[Your objective] All entries should be output exactly as they stand.

[Data records]
------------------------------------
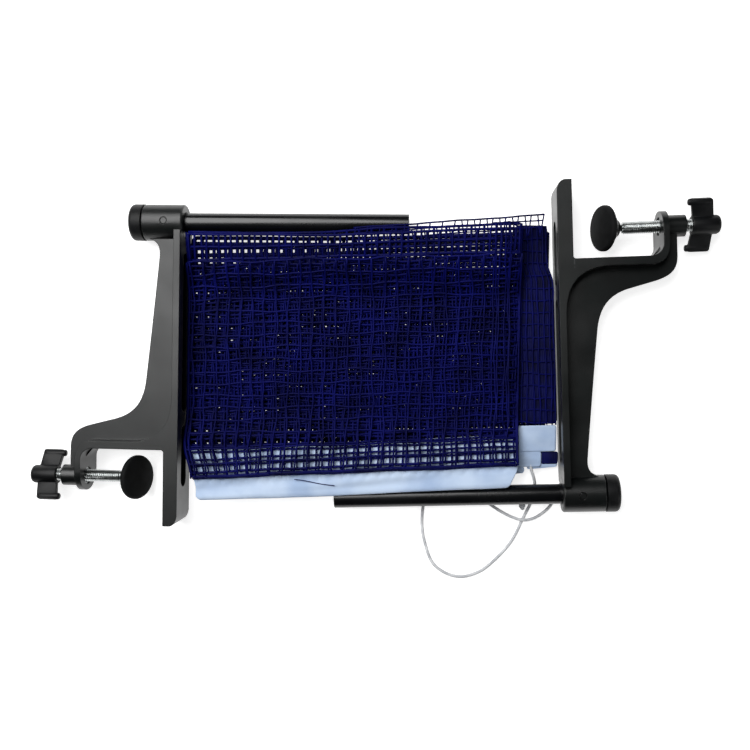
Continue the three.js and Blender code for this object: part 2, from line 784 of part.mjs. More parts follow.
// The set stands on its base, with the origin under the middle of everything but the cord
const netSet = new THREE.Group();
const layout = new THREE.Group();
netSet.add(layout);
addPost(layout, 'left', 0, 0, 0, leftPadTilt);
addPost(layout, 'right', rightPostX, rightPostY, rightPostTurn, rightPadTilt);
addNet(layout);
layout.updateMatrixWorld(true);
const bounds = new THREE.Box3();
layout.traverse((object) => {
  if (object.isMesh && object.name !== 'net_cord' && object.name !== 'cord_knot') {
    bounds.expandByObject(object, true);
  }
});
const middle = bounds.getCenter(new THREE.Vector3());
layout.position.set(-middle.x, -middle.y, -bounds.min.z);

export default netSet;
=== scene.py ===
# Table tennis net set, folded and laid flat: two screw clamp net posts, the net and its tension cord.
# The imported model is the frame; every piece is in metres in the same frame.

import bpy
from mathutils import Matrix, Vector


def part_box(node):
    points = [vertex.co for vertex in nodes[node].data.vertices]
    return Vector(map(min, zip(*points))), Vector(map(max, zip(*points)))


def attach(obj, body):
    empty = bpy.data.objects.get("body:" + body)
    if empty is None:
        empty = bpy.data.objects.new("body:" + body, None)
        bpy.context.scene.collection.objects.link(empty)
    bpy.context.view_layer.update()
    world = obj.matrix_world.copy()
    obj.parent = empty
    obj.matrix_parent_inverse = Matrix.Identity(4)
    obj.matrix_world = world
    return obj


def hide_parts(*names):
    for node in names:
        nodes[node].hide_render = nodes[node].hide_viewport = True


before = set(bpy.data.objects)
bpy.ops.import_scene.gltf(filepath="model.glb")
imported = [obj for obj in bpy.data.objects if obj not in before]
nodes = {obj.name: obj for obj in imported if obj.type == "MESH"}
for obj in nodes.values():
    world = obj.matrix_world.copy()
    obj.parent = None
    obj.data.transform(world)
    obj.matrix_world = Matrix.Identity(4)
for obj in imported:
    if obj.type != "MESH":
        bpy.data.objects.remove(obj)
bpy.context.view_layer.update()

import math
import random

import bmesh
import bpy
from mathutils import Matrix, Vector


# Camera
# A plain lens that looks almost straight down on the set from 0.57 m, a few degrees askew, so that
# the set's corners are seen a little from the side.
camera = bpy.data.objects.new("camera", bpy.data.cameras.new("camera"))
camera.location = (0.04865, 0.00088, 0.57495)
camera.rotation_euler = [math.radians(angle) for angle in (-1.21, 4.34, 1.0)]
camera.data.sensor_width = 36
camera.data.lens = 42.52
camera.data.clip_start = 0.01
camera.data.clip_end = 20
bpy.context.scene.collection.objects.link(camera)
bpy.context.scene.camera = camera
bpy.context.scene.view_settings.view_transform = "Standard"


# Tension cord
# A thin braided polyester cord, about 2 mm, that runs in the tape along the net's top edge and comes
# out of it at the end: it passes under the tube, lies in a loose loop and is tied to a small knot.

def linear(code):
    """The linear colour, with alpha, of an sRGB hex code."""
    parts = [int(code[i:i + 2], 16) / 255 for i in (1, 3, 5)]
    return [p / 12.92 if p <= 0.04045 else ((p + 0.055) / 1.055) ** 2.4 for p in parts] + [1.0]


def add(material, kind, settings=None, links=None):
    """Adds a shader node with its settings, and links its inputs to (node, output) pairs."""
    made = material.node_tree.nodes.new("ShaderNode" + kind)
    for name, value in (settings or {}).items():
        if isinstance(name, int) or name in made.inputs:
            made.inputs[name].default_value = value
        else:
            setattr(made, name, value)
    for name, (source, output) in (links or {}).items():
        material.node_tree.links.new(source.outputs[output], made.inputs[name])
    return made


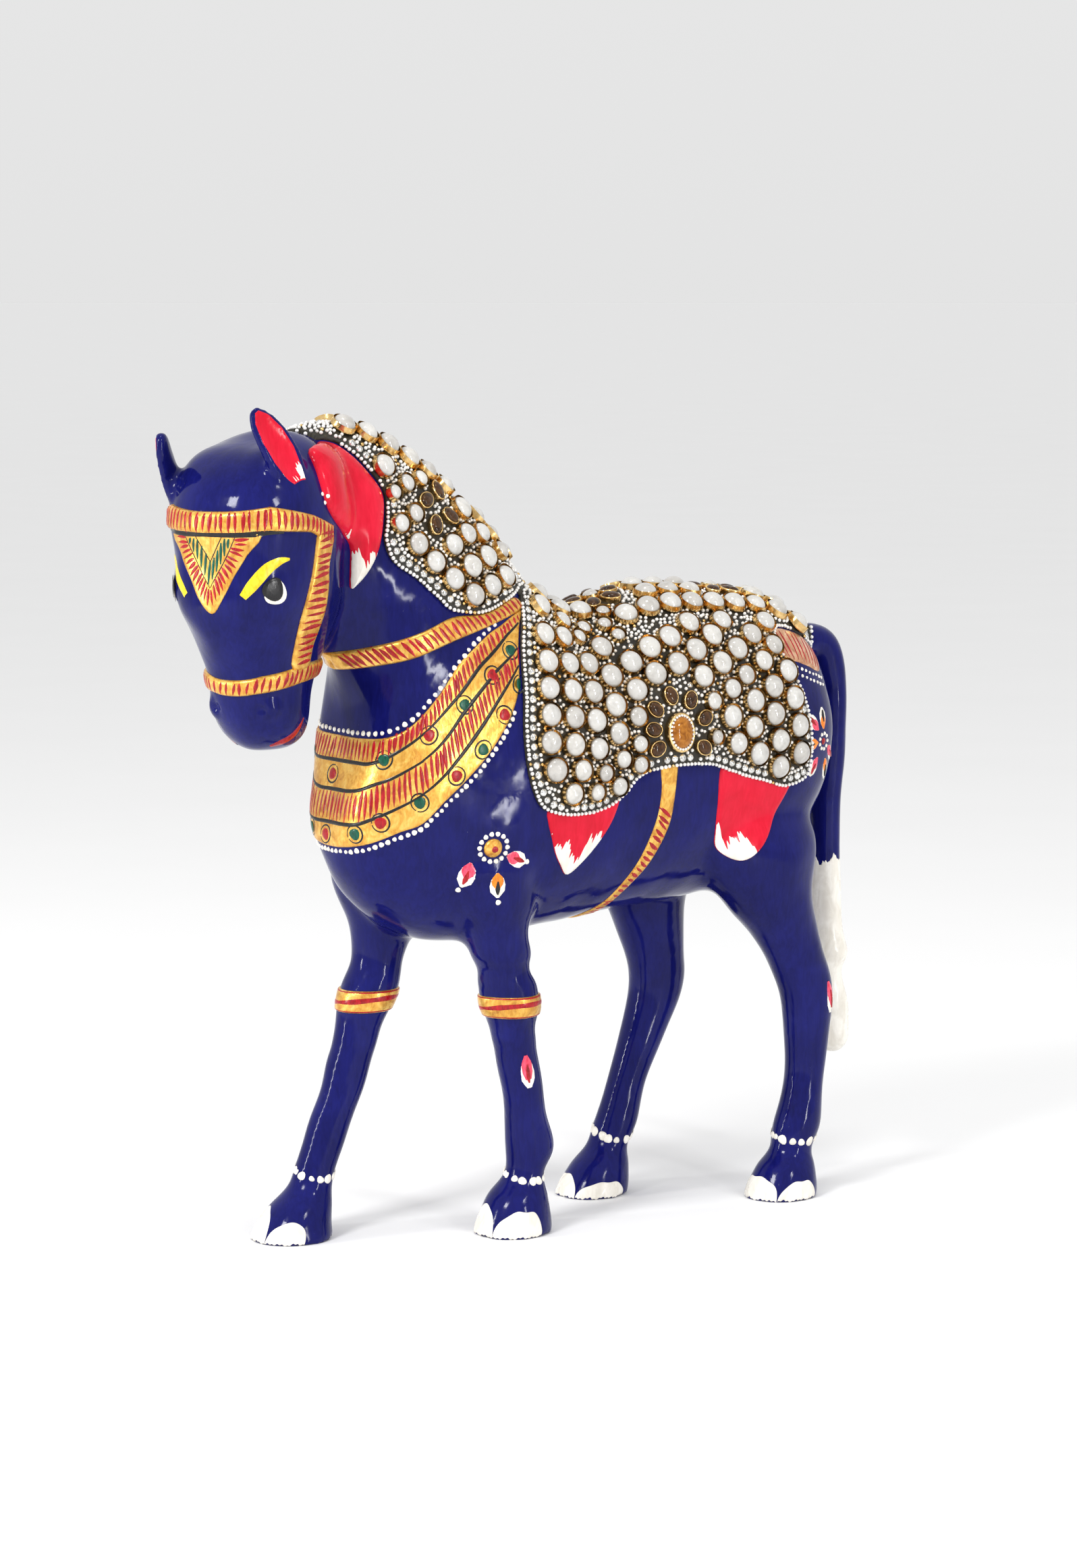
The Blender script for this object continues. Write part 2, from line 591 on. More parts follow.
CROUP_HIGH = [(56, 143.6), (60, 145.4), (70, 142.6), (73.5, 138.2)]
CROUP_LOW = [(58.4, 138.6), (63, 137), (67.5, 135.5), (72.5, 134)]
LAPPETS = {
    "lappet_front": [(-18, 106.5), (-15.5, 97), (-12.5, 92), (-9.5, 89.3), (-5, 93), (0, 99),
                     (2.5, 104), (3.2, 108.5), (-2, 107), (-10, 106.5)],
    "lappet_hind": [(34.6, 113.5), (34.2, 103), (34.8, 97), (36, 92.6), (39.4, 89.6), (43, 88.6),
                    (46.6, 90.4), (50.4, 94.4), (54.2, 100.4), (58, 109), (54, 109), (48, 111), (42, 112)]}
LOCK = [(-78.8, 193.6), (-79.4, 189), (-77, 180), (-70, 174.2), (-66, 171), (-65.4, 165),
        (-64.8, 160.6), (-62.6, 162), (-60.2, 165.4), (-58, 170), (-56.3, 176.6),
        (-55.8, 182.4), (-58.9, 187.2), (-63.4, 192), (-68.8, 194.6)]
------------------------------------
[Output of the task]
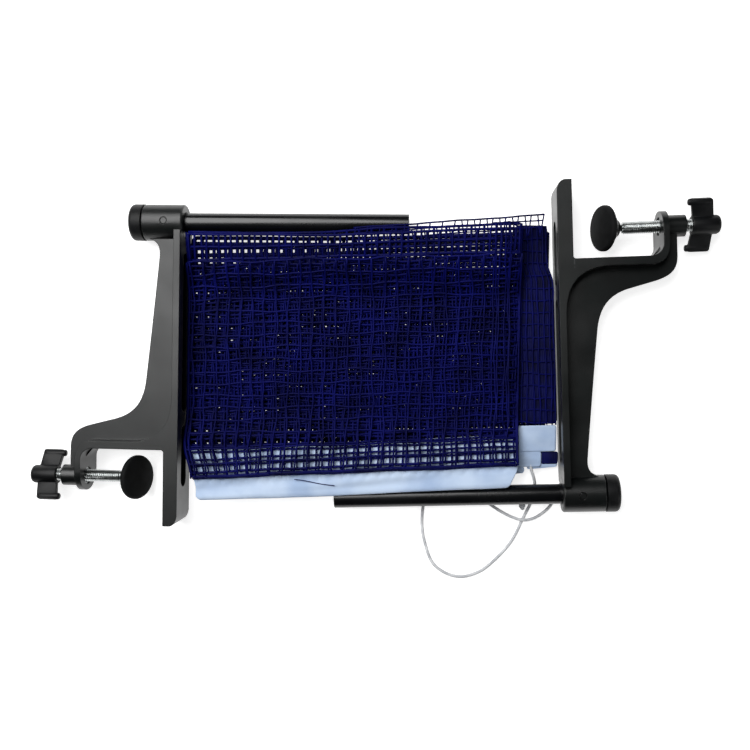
Continue the three.js and Blender code for this object: part 2, from line 784 of part.mjs. More parts follow.
// The set stands on its base, with the origin under the middle of everything but the cord
const netSet = new THREE.Group();
const layout = new THREE.Group();
netSet.add(layout);
addPost(layout, 'left', 0, 0, 0, leftPadTilt);
addPost(layout, 'right', rightPostX, rightPostY, rightPostTurn, rightPadTilt);
addNet(layout);
layout.updateMatrixWorld(true);
const bounds = new THREE.Box3();
layout.traverse((object) => {
  if (object.isMesh && object.name !== 'net_cord' && object.name !== 'cord_knot') {
    bounds.expandByObject(object, true);
  }
});
const middle = bounds.getCenter(new THREE.Vector3());
layout.position.set(-middle.x, -middle.y, -bounds.min.z);

export default netSet;
=== scene.py ===
# Table tennis net set, folded and laid flat: two screw clamp net posts, the net and its tension cord.
# The imported model is the frame; every piece is in metres in the same frame.

import bpy
from mathutils import Matrix, Vector


def part_box(node):
    points = [vertex.co for vertex in nodes[node].data.vertices]
    return Vector(map(min, zip(*points))), Vector(map(max, zip(*points)))


def attach(obj, body):
    empty = bpy.data.objects.get("body:" + body)
    if empty is None:
        empty = bpy.data.objects.new("body:" + body, None)
        bpy.context.scene.collection.objects.link(empty)
    bpy.context.view_layer.update()
    world = obj.matrix_world.copy()
    obj.parent = empty
    obj.matrix_parent_inverse = Matrix.Identity(4)
    obj.matrix_world = world
    return obj


def hide_parts(*names):
    for node in names:
        nodes[node].hide_render = nodes[node].hide_viewport = True


before = set(bpy.data.objects)
bpy.ops.import_scene.gltf(filepath="model.glb")
imported = [obj for obj in bpy.data.objects if obj not in before]
nodes = {obj.name: obj for obj in imported if obj.type == "MESH"}
for obj in nodes.values():
    world = obj.matrix_world.copy()
    obj.parent = None
    obj.data.transform(world)
    obj.matrix_world = Matrix.Identity(4)
for obj in imported:
    if obj.type != "MESH":
        bpy.data.objects.remove(obj)
bpy.context.view_layer.update()

import math
import random

import bmesh
import bpy
from mathutils import Matrix, Vector


# Camera
# A plain lens that looks almost straight down on the set from 0.57 m, a few degrees askew, so that
# the set's corners are seen a little from the side.
camera = bpy.data.objects.new("camera", bpy.data.cameras.new("camera"))
camera.location = (0.04865, 0.00088, 0.57495)
camera.rotation_euler = [math.radians(angle) for angle in (-1.21, 4.34, 1.0)]
camera.data.sensor_width = 36
camera.data.lens = 42.52
camera.data.clip_start = 0.01
camera.data.clip_end = 20
bpy.context.scene.collection.objects.link(camera)
bpy.context.scene.camera = camera
bpy.context.scene.view_settings.view_transform = "Standard"


# Tension cord
# A thin braided polyester cord, about 2 mm, that runs in the tape along the net's top edge and comes
# out of it at the end: it passes under the tube, lies in a loose loop and is tied to a small knot.

def linear(code):
    """The linear colour, with alpha, of an sRGB hex code."""
    parts = [int(code[i:i + 2], 16) / 255 for i in (1, 3, 5)]
    return [p / 12.92 if p <= 0.04045 else ((p + 0.055) / 1.055) ** 2.4 for p in parts] + [1.0]


def add(material, kind, settings=None, links=None):
    """Adds a shader node with its settings, and links its inputs to (node, output) pairs."""
    made = material.node_tree.nodes.new("ShaderNode" + kind)
    for name, value in (settings or {}).items():
        if isinstance(name, int) or name in made.inputs:
            made.inputs[name].default_value = value
        else:
            setattr(made, name, value)
    for name, (source, output) in (links or {}).items():
        material.node_tree.links.new(source.outputs[output], made.inputs[name])
    return made


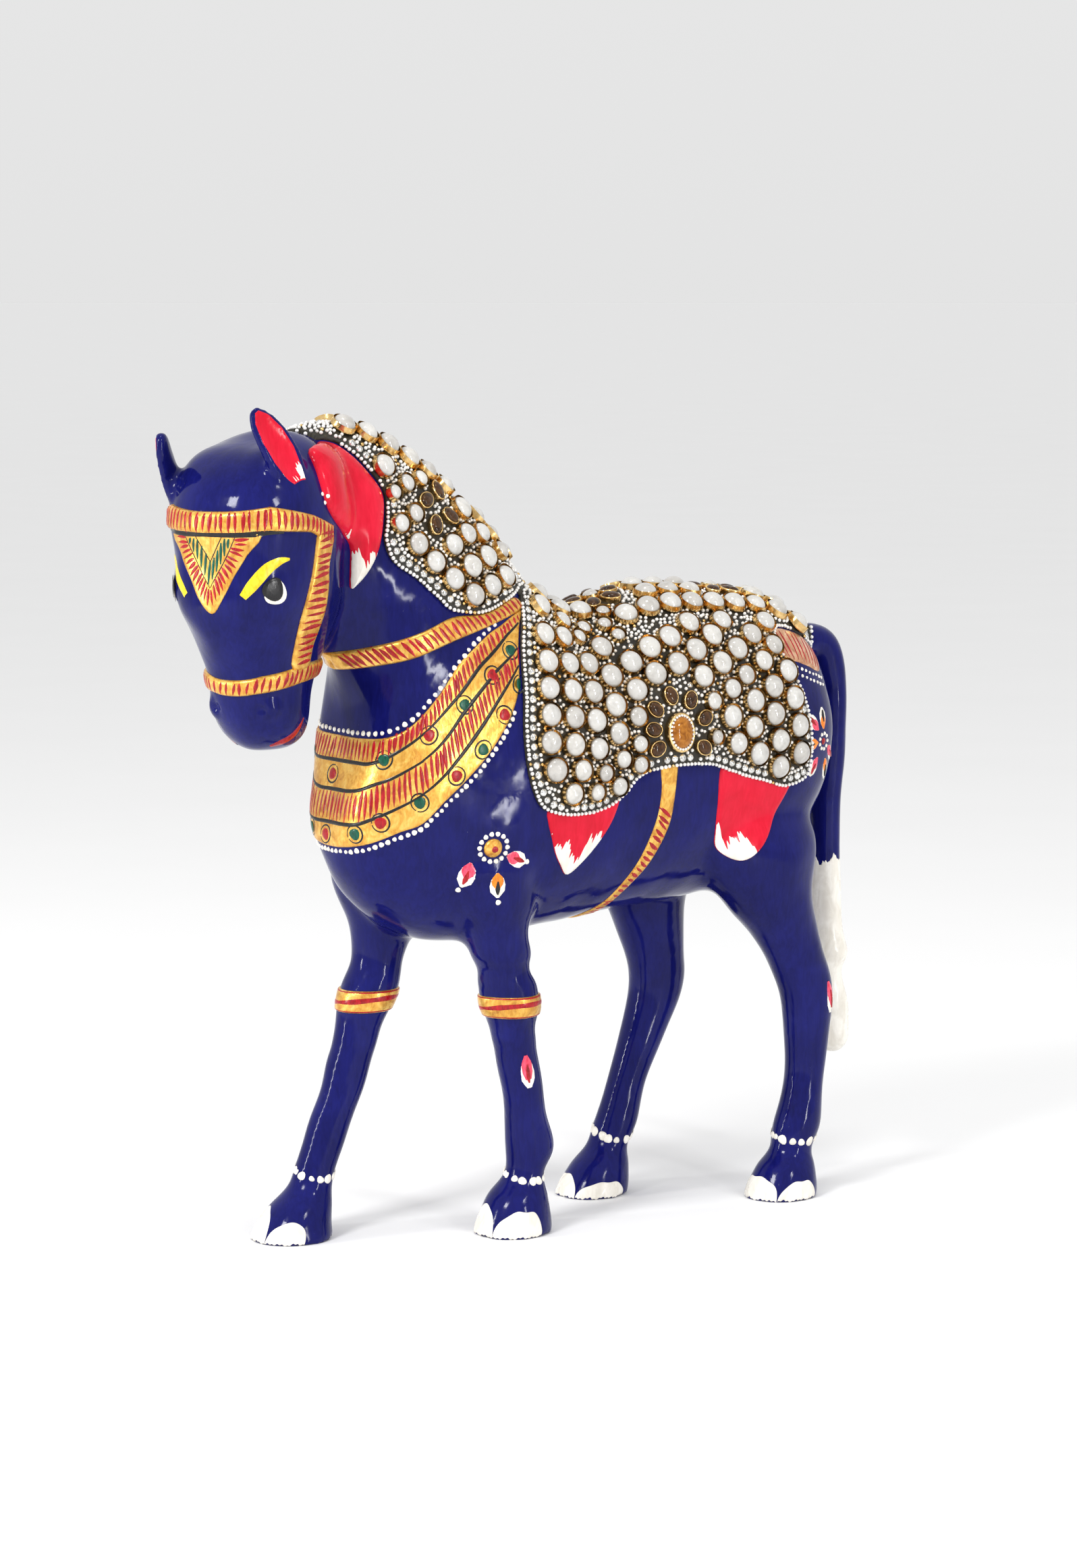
The Blender script for this object continues. Write part 2, from line 591 on. More parts follow.
CROUP_HIGH = [(56, 143.6), (60, 145.4), (70, 142.6), (73.5, 138.2)]
CROUP_LOW = [(58.4, 138.6), (63, 137), (67.5, 135.5), (72.5, 134)]
LAPPETS = {
    "lappet_front": [(-18, 106.5), (-15.5, 97), (-12.5, 92), (-9.5, 89.3), (-5, 93), (0, 99),
                     (2.5, 104), (3.2, 108.5), (-2, 107), (-10, 106.5)],
    "lappet_hind": [(34.6, 113.5), (34.2, 103), (34.8, 97), (36, 92.6), (39.4, 89.6), (43, 88.6),
                    (46.6, 90.4), (50.4, 94.4), (54.2, 100.4), (58, 109), (54, 109), (48, 111), (42, 112)]}
LOCK = [(-78.8, 193.6), (-79.4, 189), (-77, 180), (-70, 174.2), (-66, 171), (-65.4, 165),
        (-64.8, 160.6), (-62.6, 162), (-60.2, 165.4), (-58, 170), (-56.3, 176.6),
        (-55.8, 182.4), (-58.9, 187.2), (-63.4, 192), (-68.8, 194.6)]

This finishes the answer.